A Resource-Limited Hardware Accelerator for Convolutional Neural Networks in Embedded Vision Applications

作者:Moini Shayan; Alizadeh Bijan*; Emad Mohammad; Ebrahimpour Reza
来源:IEEE TRANSACTIONS ON CIRCUITS AND SYSTEMS II-EXPRESS BRIEFS, 2017, 64(10): 1217-1221.
DOI:10.1109/TCSII.2017.2690919

摘要

In this brief, we introduce an architecture for accelerating convolution stages in convolutional neural networks (CNNs) implemented in embedded vision systems. The purpose of the architecture is to exploit the inherent parallelism in CNNs to reduce the required bandwidth, resource usage, and power consumption of highly computationally complex convolution operations as required by real-time embedded applications.
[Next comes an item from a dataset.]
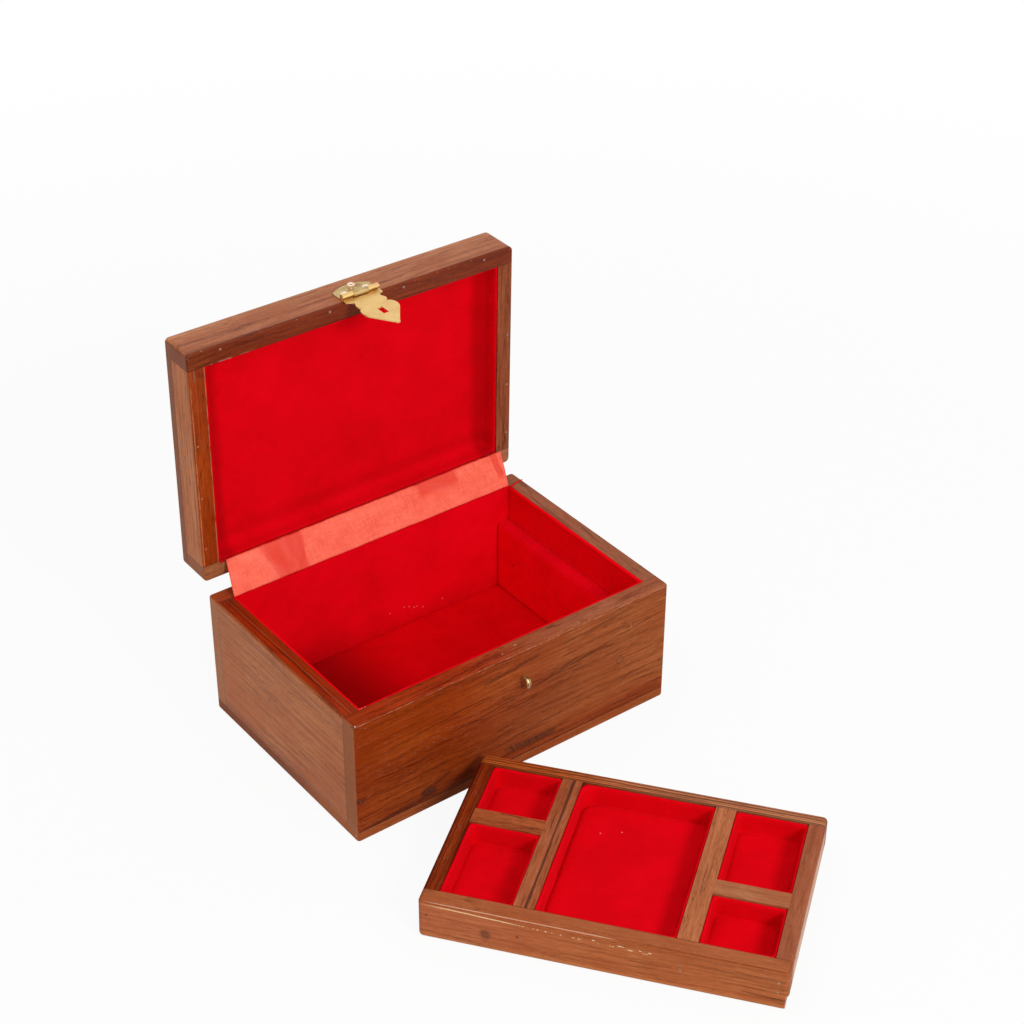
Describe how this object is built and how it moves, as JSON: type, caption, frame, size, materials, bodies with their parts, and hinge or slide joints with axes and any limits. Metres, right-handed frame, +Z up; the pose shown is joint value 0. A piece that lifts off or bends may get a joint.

We also implement the proposed architecture using fixed-point arithmetic on a ZC706 evaluation board that features a Xilinx Zynq-7000 system on-chip, where the embedded ARM processor with high clocking speed is used as the main controller to increase the flexibility and speed. The proposed architecture runs under a frequency of 150 MHz, which leads to 19.2 Giga multiply accumulation operations per second while consuming less than 10 W in power. This is done using only 391 DSP48 modules, which shows significant utilization improvement compared to the state-of-the-art architectures.

  • 出版日期2017-10